Je ne puis pas te parler autrement.

Frondoso.

Est-il possible que tu me voies sans pitié accablé d’ennuis ? n’es-tu pas touchée de savoir que sans cesse occupé de toi je ne puis ni boire, ni manger, ni dormir ? Comment tant de rigueur peut-elle se trouver avec une figure aussi angélique ? — Vive Dieu ! j’en mourrai.

Laurencia.

Fais-toi guérir de cette maladie[1].

Frondoso.

Toi seule peux me donner la guérison. — Ah ! que je serais heureux si je pouvais te becquotter comme un pigeon fait la colombe, quand l’Église nous en aura donné la permission !

Laurencia.

Eh bien, parles-en à mon oncle Juan Roxo.

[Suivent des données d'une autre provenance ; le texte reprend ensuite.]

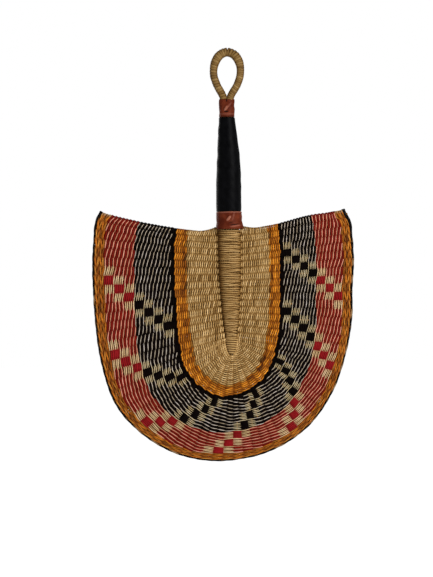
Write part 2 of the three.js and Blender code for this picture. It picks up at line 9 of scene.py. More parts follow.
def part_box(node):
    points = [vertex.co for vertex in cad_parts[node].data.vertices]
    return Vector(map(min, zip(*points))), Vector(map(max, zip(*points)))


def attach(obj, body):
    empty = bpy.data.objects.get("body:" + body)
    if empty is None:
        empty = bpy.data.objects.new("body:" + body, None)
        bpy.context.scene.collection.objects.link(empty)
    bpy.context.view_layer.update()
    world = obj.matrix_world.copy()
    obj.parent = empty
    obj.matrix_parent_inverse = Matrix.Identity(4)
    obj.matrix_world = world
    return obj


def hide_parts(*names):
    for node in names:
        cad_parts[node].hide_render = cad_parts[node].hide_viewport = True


# A woven straw hand fan, hanging by its loop, with its front facing -Y. The shapes are worked
# out in millimetres, in the place where the solids are, and every mesh is put down in metres.

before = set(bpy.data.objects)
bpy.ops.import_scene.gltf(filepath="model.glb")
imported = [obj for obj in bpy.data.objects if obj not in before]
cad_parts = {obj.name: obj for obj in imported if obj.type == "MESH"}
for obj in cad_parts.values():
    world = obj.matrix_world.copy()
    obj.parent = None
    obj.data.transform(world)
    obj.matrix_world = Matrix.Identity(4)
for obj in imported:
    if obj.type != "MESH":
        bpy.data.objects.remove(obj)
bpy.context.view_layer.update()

MM = 0.001
TURN = 2 * math.pi
FRONT = (0, -1, 0)
chance = np.random.default_rng(11)


def mix(a, b, share):
    return a + (b - a) * share


def smooth(x, low, high):
    share = np.clip((x - low) / (high - low), 0, 1)
    return share * share * (3 - 2 * share)


def fade(x, reach):
    """1 where x is nought, and 0 from the reach on."""
    return np.maximum(0, 1 - x / reach)


def points_at(*parts):
    """One array of points from its coordinates, any of which may be a single number."""
    return np.stack(np.broadcast_arrays(*parts), axis=-1)


def round_axis(half, depth, angle, z, shift=0):
    """Points on an oval round the handle's axis."""
    return points_at(half * np.cos(angle) + shift, depth * np.sin(angle), z)


def heights(node):
    """The lowest and highest point of a solid, in millimetres."""
    return [corner[2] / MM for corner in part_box(node)]


# The camera looks level at this point, across and up, and leans about one degree
VIEW_CENTRE = (-16.4, -277.9)
VIEW_WIDTH = 519.6
CAMERA_LEAN = math.radians(1.014)
CAMERA_LENS = 200
CAMERA_SENSOR = 36
CAMERA_DISTANCE = VIEW_WIDTH * CAMERA_LENS / CAMERA_SENSOR

# Handle: the play between two pieces, the leather's thickness, and the grip's form
FIT = 0.3
LEATHER = 1.4
GRIP_LOW, GRIP_HIGH = heights("grip_sleeve")
UPPER_LOW, UPPER_HIGH = heights("upper_collar")
LOWER_LOW, LOWER_HIGH = heights("lower_collar")
GRIP_TOP_WIDTH = 19
GRIP_WIDTH = 30.2
GRIP_SWELL_LENGTH = 90
# The grip bows a little to the right: places down from its top, and how far it is off the axis
GRIP_BOW_PLACES = (0, 26, 42, 66, 90, 112)
GRIP_BOW = (-0.4, 0.1, 0.75, 0.65, 0.2, 0)

# Spine, with its turns of straw
SPINE_TOP = LOWER_LOW - FIT
SPINE_LENGTH = 152
SPINE_TIP = SPINE_TOP - SPINE_LENGTH
SPINE_TOP_WIDTH = 27
SPINE_TIP_WIDTH = 9
SPINE_TAPER = 1.45
SPINE_ROUNDNESS = 0.75
WRAP_THICKNESS = 1.6
WRAP_PITCH = 7.7
WRAPS_PER_STAKE = 3
WRAP_SKIN = WRAP_THICKNESS + FIT
# The solid spine has eight flat sides, which lie this much nearer than its corners
FLAT_SHARE = math.cos(math.pi / 8)

# Stakes: those that cross the spine, those at the left of its tip, and those that fork in two.
# A fork's prongs stand this far off its middle, in stakes, where the next three bands begin.
CROSS_COUNT = 17
SIDE_COUNT = 4
FORK_COUNT = 14
STAKE_COUNT = 2 * CROSS_COUNT + SIDE_COUNT + 2 * FORK_COUNT
FORKED_START = CROSS_COUNT + SIDE_COUNT
FORKED_END = FORKED_START + 2 * FORK_COUNT
PRONG_SPREADS = (0.1, 0.25, 0.5)
WRAPS_END = SPINE_TOP - CROSS_COUNT * WRAP_PITCH

# Rim: spacing of the stakes at the left, at the right and added at the foot, and its outline
# from the left top corner, as (across from the handle's axis, up from the top of the spine)
RIM_PITCH_LEFT = 11.5
RIM_PITCH_RIGHT = 9.8
RIM_PITCH_FOOT_EXTRA = 2.8
RIM_POINTS = (
    (-154.2, 24.2), (-159.6, 14), (-162.7, -2), (-165.2, -42), (-163.6, -100), (-156.6, -158),
    (-139.6, -209), (-106, -246.4), (-60, -271.2), (-12, -278), (42.6, -267.8), (89.6, -239.5),
    (121.7, -195.4), (139.5, -143.6), (145.8, -106), (146.2, -78), (148.8, -42), (147.6, -12),
    (146.2, 6), (142, 21),
)
# The top edge sags: how deep at the left and right, and at what share of the way to the rim
TOP_SAG = (6.4, 1.8)
LOWEST_SAG = (0.4, 0.22)
SAG_SHARPNESS = 1.2
SAG_STAKES = 5
# The weave climbs beside the lower collar, over the first share of the way to the rim
SHOULDER_RISE = 5.5
SHOULDER_REACH = 0.16
SHOULDER_STEEPNESS = 1.5
SHOULDER_STAKES = 2.5
# The right top edge lifts a little before its corner
LIFT_RIGHT = 2.6
LIFT_MIDDLE = 0.64
LIFT_HALF_SPAN = 0.34

# Bands: rows, and the height of a row at the sides and at the foot
BANDS = (
    ("natural_field", 15, 2.6, 2.25),
    ("inner_orange_band", 6, 2.47, 2.25),
    ("black_check_band", 22, 2.24, 1.96),
    ("red_check_band", 15, 2.5, 1.68),
    ("outer_orange_band", 4, 3.1, 1.72),
    ("rim_binding", 1, 2.43, 1.97),
)
BAND_NAMES, BAND_ROWS, SIDE_HEIGHTS, FOOT_HEIGHTS = zip(*BANDS)
# Where the weave starts, in millimetres from the stakes' roots. Minus is towards the spine.
WEAVE_START = -0.5


def catmull_rom(points, steps=40):
    """Dense points of a centripetal curve through the points."""
    points = np.array(points, float)
    line = np.vstack([2 * points[0] - points[1], points, 2 * points[-1] - points[-2]])
    dense = []
    for a, b, c, d in zip(line, line[1:], line[2:], line[3:]):
        t1 = np.linalg.norm(b - a) ** 0.5
        t2 = t1 + np.linalg.norm(c - b) ** 0.5
        t3 = t2 + np.linalg.norm(d - c) ** 0.5
        t = np.linspace(t1, t2, steps, endpoint=False)[:, None]
        ab = mix(a, b, t / t1)
        bc = mix(b, c, (t - t1) / (t2 - t1))
        cd = mix(c, d, (t - t2) / (t3 - t2))
        abc = mix(ab, bc, t / t2)
        bcd = mix(bc, cd, (t - t1) / (t3 - t1))
        dense.append(mix(abc, bcd, (t - t1) / (t2 - t1)))
    return np.vstack([*dense, points[-1:]])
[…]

Quoique je ne t’aime pas encore, il me semble que ça pourra venir.

Frondoso.

Ô ciel ! que vois-je ? le commandeur !

Laurencia.

Il poursuit sans doute quelque daim. — Cache-toi dans ces broussailles.

Frondoso.

Et Dieu sait avec quelle jalousie !

Il se cache.


Entre LE COMMANDEUR.
Le Commandeur.

Ma foi ! ce n’est pas malheureux quand on poursuit un daim de rencontrer une si jolie biche.

Laurencia.

Fatiguée de laver, je me reposais un moment sous ces arbres. Maintenant, je vais retourner à la fontaine, si votre seigneurie veut bien me le permettre.

Le Commandeur.

Tu ne saurais dire, belle Laurencia, à quel point tes dédains sauvages nuisent aux grâces dont le ciel t’a douée. Ils seraient capables de t’enlaidir. Mais si tu as pu d’autres fois te dérober à mes prières, il n’en sera pas de même aujourd’hui ; et cette solitude où nous sommes te permet de m’écouter. Toi seule me traites avec cette hauteur, toi seule repousses un seigneur qui t’adore. Dis-moi,

  1. Dans l’original, Frondoso dit qu’il enrage ou qu’il est enragé, et Laurencia lui répond de se faire saluer. Les saludadores (ceux qui saluaient) étaient des gens qui prétendaient avoir le don de guérir la rage, l’épilepsie, etc., etc., au moyen de certaines simagrées.